— begin Collected material —

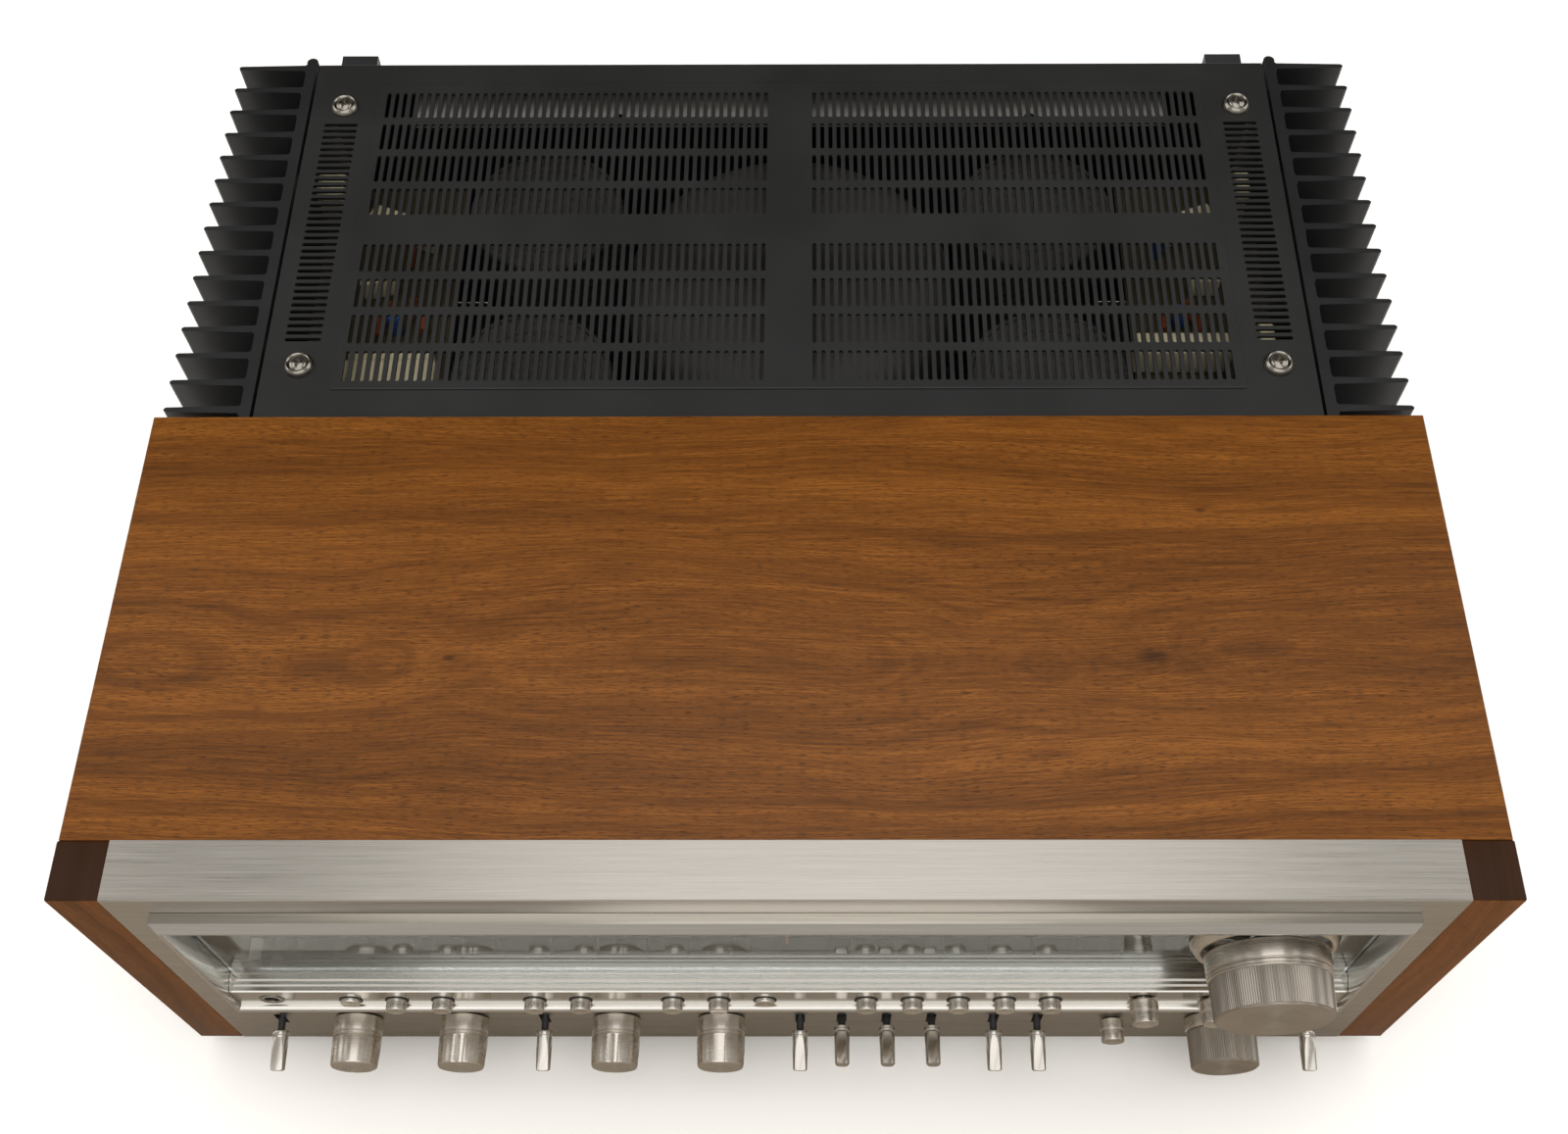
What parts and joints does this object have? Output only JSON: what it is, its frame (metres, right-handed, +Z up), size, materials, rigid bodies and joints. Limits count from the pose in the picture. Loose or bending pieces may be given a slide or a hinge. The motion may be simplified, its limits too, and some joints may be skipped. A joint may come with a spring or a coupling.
{
  "type": "stereo receiver",
  "caption": "Table-top stereo receiver: walnut cabinet, aluminium front with knobs, levers and push buttons, slotted black cover, finned side heat sinks.",
  "frame": {"origin": "on the ground under the middle of the object's box", "axes": "+X to the right seen from the front, +Y to the back, +Z up"},
  "size_m": [0.56, 0.4954, 0.21],
  "materials": {
    "walnut_veneer": "satin lacquered veneer",
    "walnut_solid": "satin lacquered solid wood",
    "brushed_aluminium": "brushed and clear anodised",
    "bright_trim": "polished and clear anodised",
    "spun_aluminium": "turned, knurled and spun",
    "chrome_plate": "bright chrome plate",
    "nickel_plate": "nickel plated steel",
    "zinc_steel": "zinc plated steel",
    "black_paint": "satin black stoved enamel",
    "black_anodised": "satin black anodised aluminium",
    "grey_paint": "hammered dark grey enamel",
    "black_plastic": "moulded, matt",
    "black_sleeve": "shrunk plastic sleeve",
    "circuit_board": "brown phenolic board",
    "dial_glass": "clear polished pane",
    "dial_print": "dark printed plate",
    "pointer_paint": "orange painted needle"
  },
  "bodies": {
    "receiver": {"wood_top": "walnut_veneer", "wood_sides": "walnut_veneer", "front_posts": "walnut_solid", "faceplate": "brushed_aluminium", "dial_frame": "bright_trim", "dial_glass": "dial_glass", "dial_scale": "dial_print", "button_panel": "bright_trim", "button_bezels": "black_plastic", "phones_jack": "nickel_plate", "chassis": "zinc_steel", "rear_panel": "black_paint", "rear_terminals": "black_plastic", "cord_gland": "black_plastic", "rear_standoffs": "black_plastic", "feet": "black_plastic", "top_cover": "black_paint", "cover_fasteners": "nickel_plate", "heatsink_left": "black_anodised", "heatsink_right": "black_anodised", "transformer": "grey_paint", "filter_capacitors": "black_sleeve", "circuit_boards": "circuit_board", "output_transistors": "nickel_plate", "control_bodies": "zinc_steel", "tuning_capacitor": "zinc_steel"},
    "button_01_body": {"button_01": "chrome_plate"},
    "button_02_body": {"button_02": "chrome_plate"},
    "button_03_body": {"button_03": "chrome_plate"},
    "button_04_body": {"button_04": "chrome_plate"},
    "button_05_body": {"button_05": "chrome_plate"},
    "button_06_body": {"button_06": "chrome_plate"},
    "button_07_body": {"button_07": "chrome_plate"},
    "button_08_body": {"button_08": "chrome_plate"},
    "button_09_body": {"button_09": "chrome_plate"},
    "button_10_body": {"button_10": "chrome_plate"},
    "button_11_body": {"button_11": "chrome_plate"},
    "button_12_body": {"button_12": "chrome_plate"},
    "button_13_body": {"button_13": "chrome_plate"},
    "lever_1_body": {"lever_1": "chrome_plate"},
    "lever_2_body": {"lever_2": "chrome_plate"},
    "lever_3_body": {"lever_3": "chrome_plate"},
    "lever_4_body": {"lever_4": "chrome_plate"},
    "lever_5_body": {"lever_5": "chrome_plate"},
    "lever_6_body": {"lever_6": "chrome_plate"},
    "lever_7_body": {"lever_7": "chrome_plate"},
    "lever_8_body": {"lever_8": "chrome_plate"},
    "lever_9_body": {"lever_9": "chrome_plate"},
    "tone_knob_1_body": {"tone_knob_1": "spun_aluminium"},
    "tone_knob_2_body": {"tone_knob_2": "spun_aluminium"},
    "tone_knob_3_body": {"tone_knob_3": "spun_aluminium"},
    "tone_knob_4_body": {"tone_knob_4": "spun_aluminium"},
    "small_knob_low_body": {"small_knob_low": "spun_aluminium"},
    "small_knob_left_body": {"small_knob_left": "spun_aluminium"},
    "small_knob_right_body": {"small_knob_right": "spun_aluminium"},
    "volume_knob_body": {"volume_knob": "spun_aluminium"},
    "tuning_body": {"tuning_knob": "spun_aluminium", "tuning_shaft": "zinc_steel"},
    "pointer_body": {"dial_pointer": "pointer_paint"},
    "capacitor_rotor_body": {"capacitor_rotor": "zinc_steel"}
  },
  "joints": [
    {"name": "button_01_press", "type": "slide", "parent": "receiver", "child": "button_01_body", "axis": [0, 1, 0], "range_m": [-0.0033, 0.0007]},
    {"name": "button_02_press", "type": "slide", "parent": "receiver", "child": "button_02_body", "axis": [0, 1, 0], "range_m": [0, 0.004], "stiffness_N_per_m": 200, "springref_m": -0.001},
    {"name": "button_03_press", "type": "slide", "parent": "receiver", "child": "button_03_body", "axis": [0, 1, 0], "range_m": [0, 0.004], "stiffness_N_per_m": 200, "springref_m": -0.001},
    {"name": "button_04_press", "type": "slide", "parent": "receiver", "child": "button_04_body", "axis": [0, 1, 0], "range_m": [0, 0.004], "stiffness_N_per_m": 200, "springref_m": -0.001},
    {"name": "button_05_press", "type": "slide", "parent": "receiver", "child": "button_05_body", "axis": [0, 1, 0], "range_m": [0, 0.004], "stiffness_N_per_m": 200, "springref_m": -0.001},
    {"name": "button_06_press", "type": "slide", "parent": "receiver", "child": "button_06_body", "axis": [0, 1, 0], "range_m": [0, 0.004], "stiffness_N_per_m": 200, "springref_m": -0.001},
    {"name": "button_07_press", "type": "slide", "parent": "receiver", "child": "button_07_body", "axis": [0, 1, 0], "range_m": [0, 0.004], "stiffness_N_per_m": 200, "springref_m": -0.001},
    {"name": "button_08_press", "type": "slide", "parent": "receiver", "child": "button_08_body", "axis": [0, 1, 0], "range_m": [-0.0033, 0.0007]},
    {"name": "button_09_press", "type": "slide", "parent": "receiver", "child": "button_09_body", "axis": [0, 1, 0], "range_m": [0, 0.004], "stiffness_N_per_m": 200, "springref_m": -0.001},
    {"name": "button_10_press", "type": "slide", "parent": "receiver", "child": "button_10_body", "axis": [0, 1, 0], "range_m": [0, 0.004], "stiffness_N_per_m": 200, "springref_m": -0.001},
    {"name": "button_11_press", "type": "slide", "parent": "receiver", "child": "button_11_body", "axis": [0, 1, 0], "range_m": [0, 0.004], "stiffness_N_per_m": 200, "springref_m": -0.001},
    {"name": "button_12_press", "type": "slide", "parent": "receiver", "child": "button_12_body", "axis": [0, 1, 0], "range_m": [0, 0.004], "stiffness_N_per_m": 200, "springref_m": -0.001},
    {"name": "button_13_press", "type": "slide", "parent": "receiver", "child": "button_13_body", "axis": [0, 1, 0], "range_m": [0, 0.004], "stiffness_N_per_m": 200, "springref_m": -0.001},
    {"name": "lever_1_throw", "type": "hinge", "parent": "receiver", "child": "lever_1_body", "pos_m": [-0.233, -0.21075, 0.047], "axis": [1, 0, 0], "range_deg": [-20, 0]},
    {"name": "lever_2_throw", "type": "hinge", "parent": "receiver", "child": "lever_2_body", "pos_m": [-0.112, -0.21075, 0.047], "axis": [1, 0, 0], "range_deg": [-20, 0]},
    {"name": "lever_3_throw", "type": "hinge", "parent": "receiver", "child": "lever_3_body", "pos_m": [0.005, -0.21075, 0.047], "axis": [1, 0, 0], "range_deg": [-20, 0]},
    {"name": "lever_4_throw", "type": "hinge", "parent": "receiver", "child": "lever_4_body", "pos_m": [0.024, -0.21075, 0.047], "axis": [1, 0, 0], "range_deg": [0, 20]},
    {"name": "lever_5_throw", "type": "hinge", "parent": "receiver", "child": "lever_5_body", "pos_m": [0.0445, -0.21075, 0.047], "axis": [1, 0, 0], "range_deg": [0, 20]},
    {"name": "lever_6_throw", "type": "hinge", "parent": "receiver", "child": "lever_6_body", "pos_m": [0.065, -0.21075, 0.047], "axis": [1, 0, 0], "range_deg": [0, 20]},
    {"name": "lever_7_throw", "type": "hinge", "parent": "receiver", "child": "lever_7_body", "pos_m": [0.0935, -0.21075, 0.047], "axis": [1, 0, 0], "range_deg": [-20, 0]},
    {"name": "lever_8_throw", "type": "hinge", "parent": "receiver", "child": "lever_8_body", "pos_m": [0.1135, -0.21075, 0.047], "axis": [1, 0, 0], "range_deg": [-20, 0]},
    {"name": "lever_9_throw", "type": "hinge", "parent": "receiver", "child": "lever_9_body", "pos_m": [0.2365, -0.21075, 0.047], "axis": [1, 0, 0], "range_deg": [-20, 0]},
    {"name": "tone_knob_1_turn", "type": "hinge", "parent": "receiver", "child": "tone_knob_1_body", "pos_m": [-0.197, -0.22875, 0.047], "axis": [0, 1, 0], "range_deg": [-150, 150]},
    {"name": "tone_knob_2_turn", "type": "hinge", "parent": "receiver", "child": "tone_knob_2_body", "pos_m": [-0.1485, -0.22875, 0.047], "axis": [0, 1, 0], "range_deg": [-150, 150]},
    {"name": "tone_knob_3_turn", "type": "hinge", "parent": "receiver", "child": "tone_knob_3_body", "pos_m": [-0.079, -0.22875, 0.047], "axis": [0, 1, 0], "range_deg": [-150, 150]},
    {"name": "tone_knob_4_turn", "type": "hinge", "parent": "receiver", "child": "tone_knob_4_body", "pos_m": [-0.031, -0.22875, 0.047], "axis": [0, 1, 0], "range_deg": [-150, 150]},
    {"name": "small_knob_low_turn", "type": "hinge", "parent": "receiver", "child": "small_knob_low_body", "pos_m": [0.1474, -0.22875, 0.047], "axis": [0, 1, 0], "range_deg": [-60, 60]},
    {"name": "small_knob_left_turn", "type": "hinge", "parent": "receiver", "child": "small_knob_left_body", "pos_m": [0.1542, -0.22875, 0.0925], "axis": [0, 1, 0], "range_deg": [-150, 150]},
    {"name": "small_knob_right_turn", "type": "hinge", "parent": "receiver", "child": "small_knob_right_body", "pos_m": [0.1846, -0.22875, 0.0925], "axis": [0, 1, 0], "range_deg": [-150, 150]},
    {"name": "volume_knob_turn", "type": "hinge", "parent": "receiver", "child": "volume_knob_body", "pos_m": [0.197, -0.22875, 0.047], "axis": [0, 1, 0], "range_deg": [-150, 150]},
    {"name": "tuning_turn", "type": "hinge", "parent": "receiver", "child": "tuning_body", "pos_m": [0.195, -0.21875, 0.15], "axis": [0, 1, 0], "range_deg": [-916, 916]},
    {"name": "pointer_travel", "type": "slide", "parent": "receiver", "child": "pointer_body", "axis": [1, 0, 0], "range_m": [-0.0802, 0.0802]},
    {"name": "capacitor_turn", "type": "hinge", "parent": "receiver", "child": "capacitor_rotor_body", "pos_m": [0.06, -0.12875, 0.1], "axis": [0, 1, 0], "range_deg": [-91, 91]}
  ],
  "couplings": [
    {"joint": "pointer_travel", "follows": "tuning_turn", "m_per_rad": 0.005},
    {"joint": "capacitor_turn", "follows": "tuning_turn", "ratio": 0.098175}
  ]
}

— end Collected material —

● Problem details:
Within the listing above, find every line containing the string "object" and return it.

● Task result:
What parts and joints does this object have? Output only JSON: what it is, its frame (metres, right-handed, +Z up), size, materials, rigid bodies and joints. Limits count from the pose in the picture. Loose or bending pieces may be given a slide or a hinge. The motion may be simplified, its limits too, and some joints may be skipped. A joint may come with a spring or a coupling.
  "frame": {"origin": "on the ground under the middle of the object's box", "axes": "+X to the right seen from the front, +Y to the back, +Z up"},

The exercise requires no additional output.